AdWeek published an article by Ed Lamb last week claiming that the addition of a Gmail unsubscribe link in the header of incoming emails will contribute to the death of email marketing as we know it. I beg to differ. Here’s why you shouldn’t worry.
Google announced on the 6th of August that it will now include a native Gmail unsubscribe link next to the sender’s name.
Following its ‘do no evil’ mantra, Google argued that this move benefits both senders and receivers:
“Making the unsubscribe option easy to find is a win for everyone. For email senders, their mail is less likely to be marked as spam and for you, you can now say goodbye to sifting through an entire message for that one pesky link.”
However, Lamb and AdWeek decided to stay on the dark side for this one, stating:
“Direct marketers everywhere, though, are probably having their week darkened by the announcement because […] the churn rates for their lists are about to jump.”
Reasons why Gmail’s unsubscribe link shouldn’t affect you:
- For promotional emails sent in the EU, USA and Canada, senders need to provide an unsubscribe link in order to comply with local legislation. So the link is already there, placing it at the top will not be reinventing the wheel.
- As Google itself declared, this will help the reputation of the IP address used to send email, because it reduces the chances of being marked as spam.
- If your subscribers want to leave or get rid of your emails, they will do it no matter how long the journey to the link/button is.
- If indeed your numbers go down, you should be looking at the causes behind it:
- Is your data as clean as it can be? If you purchase lists and keep old contacts that don’t engage with your emails, then unsubscribes might go up. However, this will leave you with a list of people that want to hear from you, that are engaged with your emails and that want to do business with you. What is the point of it otherwise?

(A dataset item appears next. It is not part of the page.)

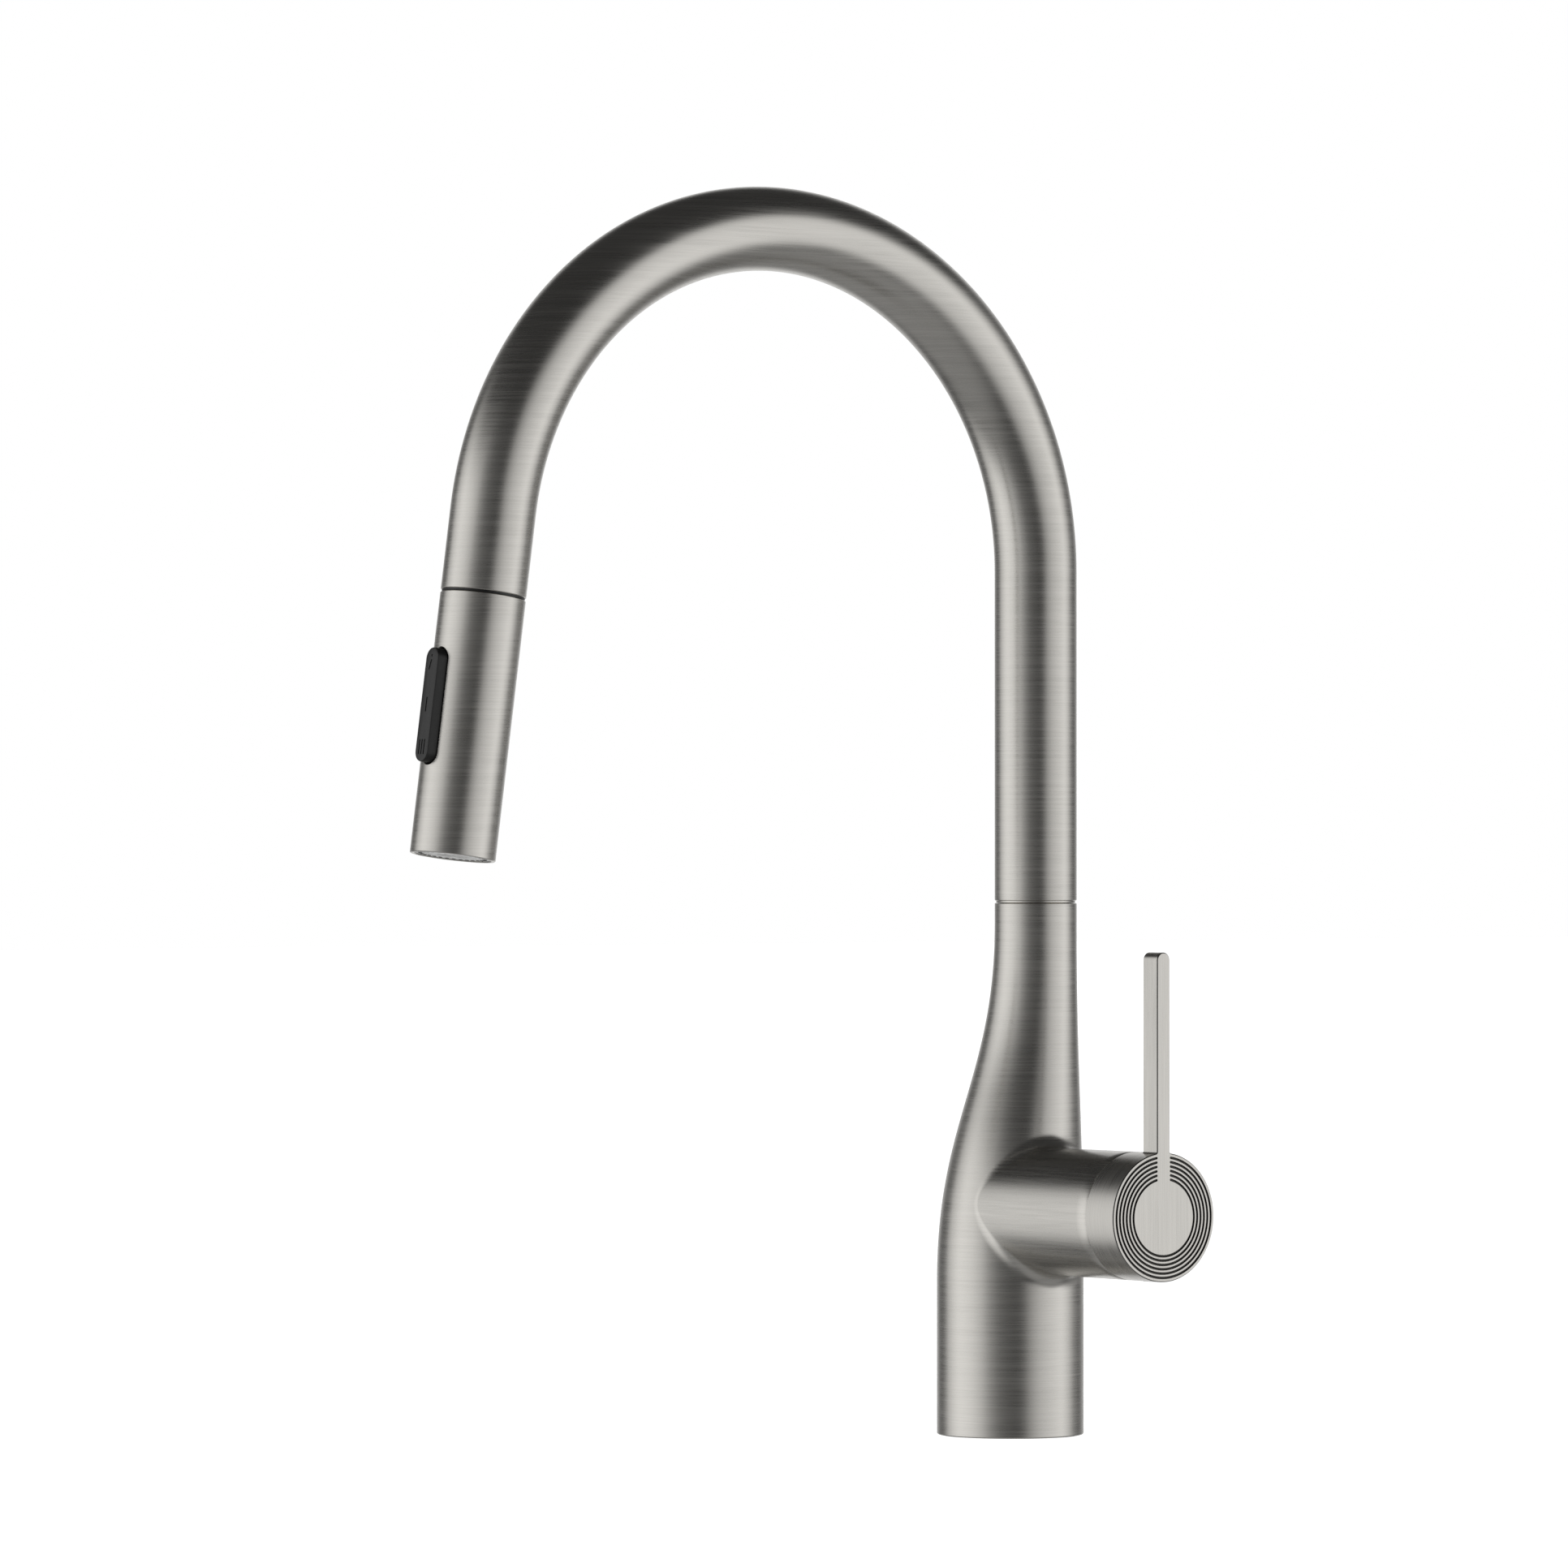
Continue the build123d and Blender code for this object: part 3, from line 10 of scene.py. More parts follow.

- Are you sending relevant and interesting content? It might be that your subscribers don’t find your emails helpful anymore. So remind them why they subscribed in the first place, or let them go.
- Are you offering your subscribers the chance to set preferences? They want to hear from you, they find your content worthwhile, but your emails arrive too often. Why not setup a preference center where they could choose what to receive and when to get it?
If your goal is to have as many people on your list as possible – regardless of how relevant they are to your business – then sure, Lamb is right. The new Gmail unsubscribe link is then ‘a potential nightmare for email marketers, who work diligently to keep their list numbers as high as possible’.
But any email marketer abiding best practice knows better than that.